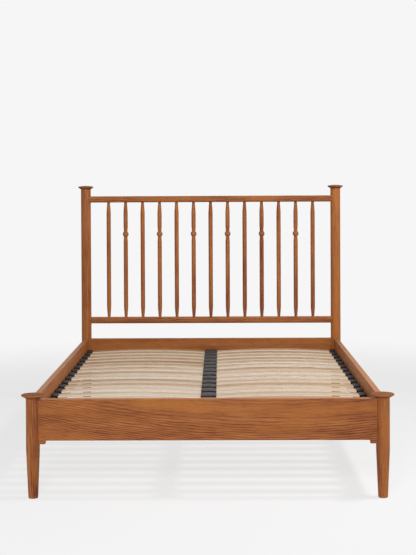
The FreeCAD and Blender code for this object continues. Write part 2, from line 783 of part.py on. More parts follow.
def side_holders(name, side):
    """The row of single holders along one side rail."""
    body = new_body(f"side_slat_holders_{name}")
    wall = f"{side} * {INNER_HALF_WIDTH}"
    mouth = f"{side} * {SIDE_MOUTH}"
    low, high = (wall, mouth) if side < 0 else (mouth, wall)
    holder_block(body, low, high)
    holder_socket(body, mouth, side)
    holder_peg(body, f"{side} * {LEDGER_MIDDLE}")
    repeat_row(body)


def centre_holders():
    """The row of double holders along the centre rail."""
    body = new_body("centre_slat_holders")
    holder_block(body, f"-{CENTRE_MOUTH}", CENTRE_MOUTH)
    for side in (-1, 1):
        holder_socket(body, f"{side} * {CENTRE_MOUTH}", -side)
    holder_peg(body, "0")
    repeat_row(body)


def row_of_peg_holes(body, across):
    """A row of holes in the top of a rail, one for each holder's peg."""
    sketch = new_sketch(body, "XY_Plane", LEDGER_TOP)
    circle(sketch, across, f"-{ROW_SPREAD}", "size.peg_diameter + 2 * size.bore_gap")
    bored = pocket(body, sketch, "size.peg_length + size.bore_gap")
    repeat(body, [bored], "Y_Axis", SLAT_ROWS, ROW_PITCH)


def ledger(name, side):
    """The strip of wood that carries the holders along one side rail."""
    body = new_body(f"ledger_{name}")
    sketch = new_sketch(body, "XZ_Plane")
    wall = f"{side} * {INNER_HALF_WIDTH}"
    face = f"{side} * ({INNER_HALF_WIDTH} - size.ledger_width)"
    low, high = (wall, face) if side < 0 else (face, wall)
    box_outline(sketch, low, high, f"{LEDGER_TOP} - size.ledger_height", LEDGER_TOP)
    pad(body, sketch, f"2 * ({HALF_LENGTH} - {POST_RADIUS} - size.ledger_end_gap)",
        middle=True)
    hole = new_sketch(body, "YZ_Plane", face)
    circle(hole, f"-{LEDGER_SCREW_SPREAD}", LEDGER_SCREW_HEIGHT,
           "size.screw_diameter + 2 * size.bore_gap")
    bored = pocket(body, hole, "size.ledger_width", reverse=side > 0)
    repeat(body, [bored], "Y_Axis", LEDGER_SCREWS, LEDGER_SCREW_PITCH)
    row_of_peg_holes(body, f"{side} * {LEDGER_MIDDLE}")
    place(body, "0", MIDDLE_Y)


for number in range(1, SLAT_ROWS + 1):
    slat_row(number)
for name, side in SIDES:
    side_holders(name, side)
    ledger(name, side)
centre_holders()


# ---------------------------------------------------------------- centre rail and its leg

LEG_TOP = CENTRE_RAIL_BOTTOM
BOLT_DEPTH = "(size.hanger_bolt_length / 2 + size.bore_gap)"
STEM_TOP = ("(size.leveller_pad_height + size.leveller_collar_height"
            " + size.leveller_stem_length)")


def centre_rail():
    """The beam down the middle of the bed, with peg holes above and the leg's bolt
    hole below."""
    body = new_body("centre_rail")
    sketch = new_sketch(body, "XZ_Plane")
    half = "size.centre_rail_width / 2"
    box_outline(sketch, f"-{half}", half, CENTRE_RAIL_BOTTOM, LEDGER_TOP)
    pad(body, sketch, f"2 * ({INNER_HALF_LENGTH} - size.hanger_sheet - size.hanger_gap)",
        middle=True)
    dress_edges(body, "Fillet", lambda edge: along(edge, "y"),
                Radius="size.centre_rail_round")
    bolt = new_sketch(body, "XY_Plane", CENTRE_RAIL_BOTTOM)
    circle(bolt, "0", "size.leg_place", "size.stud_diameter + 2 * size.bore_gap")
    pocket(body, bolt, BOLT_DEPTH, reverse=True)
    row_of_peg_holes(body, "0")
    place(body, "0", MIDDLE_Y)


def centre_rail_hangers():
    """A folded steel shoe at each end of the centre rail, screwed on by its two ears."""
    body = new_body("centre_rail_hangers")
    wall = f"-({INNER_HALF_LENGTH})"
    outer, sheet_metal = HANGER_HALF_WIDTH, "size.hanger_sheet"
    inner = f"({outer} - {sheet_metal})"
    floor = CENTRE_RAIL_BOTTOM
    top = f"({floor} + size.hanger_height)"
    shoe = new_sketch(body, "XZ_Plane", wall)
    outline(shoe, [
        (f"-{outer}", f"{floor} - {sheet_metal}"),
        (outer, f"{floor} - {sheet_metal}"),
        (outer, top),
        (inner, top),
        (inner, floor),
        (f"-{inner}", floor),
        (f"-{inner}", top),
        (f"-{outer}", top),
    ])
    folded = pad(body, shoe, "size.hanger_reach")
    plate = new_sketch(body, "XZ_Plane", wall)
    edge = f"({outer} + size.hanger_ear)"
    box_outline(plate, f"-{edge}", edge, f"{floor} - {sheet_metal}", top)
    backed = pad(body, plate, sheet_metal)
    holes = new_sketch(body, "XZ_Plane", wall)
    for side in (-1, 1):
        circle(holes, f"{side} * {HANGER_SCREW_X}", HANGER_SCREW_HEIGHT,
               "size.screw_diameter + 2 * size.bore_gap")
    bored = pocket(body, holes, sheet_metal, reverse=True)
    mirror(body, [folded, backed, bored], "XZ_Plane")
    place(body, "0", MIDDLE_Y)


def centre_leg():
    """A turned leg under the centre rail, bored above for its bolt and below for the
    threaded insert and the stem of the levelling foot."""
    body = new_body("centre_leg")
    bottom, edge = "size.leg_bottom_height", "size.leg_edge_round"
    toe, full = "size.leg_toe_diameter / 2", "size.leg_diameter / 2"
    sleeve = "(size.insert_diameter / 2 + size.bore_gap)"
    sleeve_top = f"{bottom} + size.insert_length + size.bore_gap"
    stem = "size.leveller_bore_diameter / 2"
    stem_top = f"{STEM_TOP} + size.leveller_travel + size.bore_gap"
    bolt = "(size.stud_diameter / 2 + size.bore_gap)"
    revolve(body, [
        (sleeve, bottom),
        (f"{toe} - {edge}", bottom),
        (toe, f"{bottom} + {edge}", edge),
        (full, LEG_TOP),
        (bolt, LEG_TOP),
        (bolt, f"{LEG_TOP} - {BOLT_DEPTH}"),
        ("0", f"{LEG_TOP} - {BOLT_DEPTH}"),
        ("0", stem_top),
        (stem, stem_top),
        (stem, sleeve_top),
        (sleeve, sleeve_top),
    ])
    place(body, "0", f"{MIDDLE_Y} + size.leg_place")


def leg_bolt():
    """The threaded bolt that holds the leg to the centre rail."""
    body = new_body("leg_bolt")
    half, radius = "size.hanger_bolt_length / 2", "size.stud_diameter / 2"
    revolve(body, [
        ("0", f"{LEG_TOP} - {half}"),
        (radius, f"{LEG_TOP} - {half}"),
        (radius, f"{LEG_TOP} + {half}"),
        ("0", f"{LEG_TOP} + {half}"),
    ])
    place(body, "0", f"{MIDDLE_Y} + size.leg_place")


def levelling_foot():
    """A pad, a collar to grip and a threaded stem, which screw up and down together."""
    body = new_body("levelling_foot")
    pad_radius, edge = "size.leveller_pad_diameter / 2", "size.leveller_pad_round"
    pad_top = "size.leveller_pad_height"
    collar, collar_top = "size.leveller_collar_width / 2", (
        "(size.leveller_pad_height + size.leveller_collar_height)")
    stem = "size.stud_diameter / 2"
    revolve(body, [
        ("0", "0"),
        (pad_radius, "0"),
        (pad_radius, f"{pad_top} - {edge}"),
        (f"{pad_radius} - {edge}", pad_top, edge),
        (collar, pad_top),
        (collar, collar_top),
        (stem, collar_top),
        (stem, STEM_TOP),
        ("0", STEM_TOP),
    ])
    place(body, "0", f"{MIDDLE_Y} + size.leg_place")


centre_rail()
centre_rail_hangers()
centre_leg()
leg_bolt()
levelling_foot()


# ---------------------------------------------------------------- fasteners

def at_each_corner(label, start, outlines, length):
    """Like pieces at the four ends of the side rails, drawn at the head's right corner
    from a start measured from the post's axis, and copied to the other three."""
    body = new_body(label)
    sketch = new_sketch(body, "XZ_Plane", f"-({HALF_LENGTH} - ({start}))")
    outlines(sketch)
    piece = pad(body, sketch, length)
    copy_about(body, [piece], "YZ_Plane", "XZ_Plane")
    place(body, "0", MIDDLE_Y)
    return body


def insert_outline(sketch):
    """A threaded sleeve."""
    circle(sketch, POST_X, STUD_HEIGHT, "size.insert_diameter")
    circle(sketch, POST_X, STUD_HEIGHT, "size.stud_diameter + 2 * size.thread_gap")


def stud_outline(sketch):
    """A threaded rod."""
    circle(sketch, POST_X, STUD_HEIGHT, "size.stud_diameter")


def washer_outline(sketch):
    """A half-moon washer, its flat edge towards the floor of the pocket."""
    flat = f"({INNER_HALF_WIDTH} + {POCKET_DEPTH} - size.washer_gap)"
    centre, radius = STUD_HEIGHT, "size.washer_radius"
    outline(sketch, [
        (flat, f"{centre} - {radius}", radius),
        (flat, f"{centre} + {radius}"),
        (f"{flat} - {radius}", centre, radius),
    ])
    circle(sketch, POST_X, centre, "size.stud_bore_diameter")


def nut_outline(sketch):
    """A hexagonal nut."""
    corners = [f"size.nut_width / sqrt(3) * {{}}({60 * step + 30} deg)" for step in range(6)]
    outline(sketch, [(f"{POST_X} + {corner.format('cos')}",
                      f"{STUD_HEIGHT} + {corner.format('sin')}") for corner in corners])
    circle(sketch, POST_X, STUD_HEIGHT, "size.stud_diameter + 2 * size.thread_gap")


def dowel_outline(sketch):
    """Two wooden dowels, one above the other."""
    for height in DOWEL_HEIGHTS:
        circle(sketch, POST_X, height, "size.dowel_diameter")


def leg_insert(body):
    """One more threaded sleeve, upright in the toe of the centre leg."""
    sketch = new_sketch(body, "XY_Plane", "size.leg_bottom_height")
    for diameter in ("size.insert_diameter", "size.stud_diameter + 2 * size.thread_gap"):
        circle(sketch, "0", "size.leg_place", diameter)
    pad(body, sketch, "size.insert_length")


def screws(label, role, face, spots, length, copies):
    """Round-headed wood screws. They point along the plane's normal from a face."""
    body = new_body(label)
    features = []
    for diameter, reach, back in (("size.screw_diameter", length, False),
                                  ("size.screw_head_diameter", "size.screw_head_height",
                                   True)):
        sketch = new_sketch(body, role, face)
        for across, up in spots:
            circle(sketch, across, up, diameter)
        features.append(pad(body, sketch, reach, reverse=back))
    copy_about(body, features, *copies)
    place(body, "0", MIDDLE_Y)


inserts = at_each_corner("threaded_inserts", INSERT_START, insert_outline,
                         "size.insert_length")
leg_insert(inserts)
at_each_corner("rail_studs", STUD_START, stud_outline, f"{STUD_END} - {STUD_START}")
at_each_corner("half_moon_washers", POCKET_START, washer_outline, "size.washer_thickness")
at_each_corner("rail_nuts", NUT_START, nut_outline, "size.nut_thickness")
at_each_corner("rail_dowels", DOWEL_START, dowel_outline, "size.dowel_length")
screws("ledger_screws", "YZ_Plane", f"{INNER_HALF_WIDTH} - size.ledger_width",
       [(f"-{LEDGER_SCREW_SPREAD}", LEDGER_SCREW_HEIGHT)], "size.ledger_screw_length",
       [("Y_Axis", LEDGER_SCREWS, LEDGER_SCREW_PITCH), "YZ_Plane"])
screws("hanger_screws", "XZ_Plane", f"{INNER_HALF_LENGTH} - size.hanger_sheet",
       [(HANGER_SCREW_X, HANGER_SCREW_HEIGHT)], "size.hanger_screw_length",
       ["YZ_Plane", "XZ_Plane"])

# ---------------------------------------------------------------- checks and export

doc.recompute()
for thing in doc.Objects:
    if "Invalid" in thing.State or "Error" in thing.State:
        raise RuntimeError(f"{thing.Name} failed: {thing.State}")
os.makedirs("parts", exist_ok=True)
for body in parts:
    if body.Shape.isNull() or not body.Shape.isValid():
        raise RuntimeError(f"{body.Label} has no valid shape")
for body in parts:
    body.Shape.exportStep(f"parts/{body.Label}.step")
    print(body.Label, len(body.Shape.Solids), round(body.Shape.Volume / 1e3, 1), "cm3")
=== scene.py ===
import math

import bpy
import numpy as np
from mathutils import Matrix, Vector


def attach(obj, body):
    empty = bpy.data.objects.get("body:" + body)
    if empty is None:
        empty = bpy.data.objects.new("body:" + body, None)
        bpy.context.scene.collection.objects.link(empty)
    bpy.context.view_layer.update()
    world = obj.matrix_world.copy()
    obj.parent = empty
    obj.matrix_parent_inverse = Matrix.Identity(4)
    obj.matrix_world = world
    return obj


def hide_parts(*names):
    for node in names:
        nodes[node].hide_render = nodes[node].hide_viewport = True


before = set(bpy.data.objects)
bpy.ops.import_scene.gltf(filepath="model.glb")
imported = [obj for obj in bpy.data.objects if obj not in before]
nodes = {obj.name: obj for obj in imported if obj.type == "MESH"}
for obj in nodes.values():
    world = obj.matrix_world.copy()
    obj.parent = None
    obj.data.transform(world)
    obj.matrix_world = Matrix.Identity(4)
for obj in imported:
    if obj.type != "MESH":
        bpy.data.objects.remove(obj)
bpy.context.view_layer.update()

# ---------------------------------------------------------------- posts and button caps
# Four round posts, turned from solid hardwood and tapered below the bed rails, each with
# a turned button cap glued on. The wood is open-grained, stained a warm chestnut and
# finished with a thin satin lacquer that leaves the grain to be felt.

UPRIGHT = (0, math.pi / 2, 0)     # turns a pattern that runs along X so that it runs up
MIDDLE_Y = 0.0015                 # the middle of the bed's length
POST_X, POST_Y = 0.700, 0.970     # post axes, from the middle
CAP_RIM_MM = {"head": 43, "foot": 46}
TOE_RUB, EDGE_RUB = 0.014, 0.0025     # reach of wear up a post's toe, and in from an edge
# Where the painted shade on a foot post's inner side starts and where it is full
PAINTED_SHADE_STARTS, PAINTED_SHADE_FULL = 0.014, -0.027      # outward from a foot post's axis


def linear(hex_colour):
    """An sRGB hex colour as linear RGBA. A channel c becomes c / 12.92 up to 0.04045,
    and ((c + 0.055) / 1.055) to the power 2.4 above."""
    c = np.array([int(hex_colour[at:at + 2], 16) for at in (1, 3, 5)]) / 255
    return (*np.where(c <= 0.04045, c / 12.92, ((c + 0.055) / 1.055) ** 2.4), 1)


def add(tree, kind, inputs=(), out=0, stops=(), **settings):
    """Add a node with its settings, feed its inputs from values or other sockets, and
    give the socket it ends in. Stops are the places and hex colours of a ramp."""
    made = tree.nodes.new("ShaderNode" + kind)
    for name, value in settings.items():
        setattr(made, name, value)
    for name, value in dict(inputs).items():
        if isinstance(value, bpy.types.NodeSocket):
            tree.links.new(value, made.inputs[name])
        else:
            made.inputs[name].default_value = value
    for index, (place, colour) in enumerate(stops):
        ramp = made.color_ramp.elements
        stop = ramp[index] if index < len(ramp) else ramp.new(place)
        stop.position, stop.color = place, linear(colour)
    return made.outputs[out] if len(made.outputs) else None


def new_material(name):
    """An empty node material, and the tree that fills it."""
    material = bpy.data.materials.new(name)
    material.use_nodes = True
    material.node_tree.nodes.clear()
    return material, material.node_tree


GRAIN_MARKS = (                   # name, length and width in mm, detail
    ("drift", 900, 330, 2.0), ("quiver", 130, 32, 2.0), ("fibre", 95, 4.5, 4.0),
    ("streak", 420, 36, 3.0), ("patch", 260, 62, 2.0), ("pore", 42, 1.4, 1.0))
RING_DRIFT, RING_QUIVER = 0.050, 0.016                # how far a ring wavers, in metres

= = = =

Task goal:
Write out, exactly as they stand, the lines from the one containing "doc.recompute()" through the one containing "for node in", both ends included.

Exercise solution:
doc.recompute()
for thing in doc.Objects:
    if "Invalid" in thing.State or "Error" in thing.State:
        raise RuntimeError(f"{thing.Name} failed: {thing.State}")
os.makedirs("parts", exist_ok=True)
for body in parts:
    if body.Shape.isNull() or not body.Shape.isValid():
        raise RuntimeError(f"{body.Label} has no valid shape")
for body in parts:
    body.Shape.exportStep(f"parts/{body.Label}.step")
    print(body.Label, len(body.Shape.Solids), round(body.Shape.Volume / 1e3, 1), "cm3")
=== scene.py ===
import math

import bpy
import numpy as np
from mathutils import Matrix, Vector


def attach(obj, body):
    empty = bpy.data.objects.get("body:" + body)
    if empty is None:
        empty = bpy.data.objects.new("body:" + body, None)
        bpy.context.scene.collection.objects.link(empty)
    bpy.context.view_layer.update()
    world = obj.matrix_world.copy()
    obj.parent = empty
    obj.matrix_parent_inverse = Matrix.Identity(4)
    obj.matrix_world = world
    return obj


def hide_parts(*names):
    for node in names:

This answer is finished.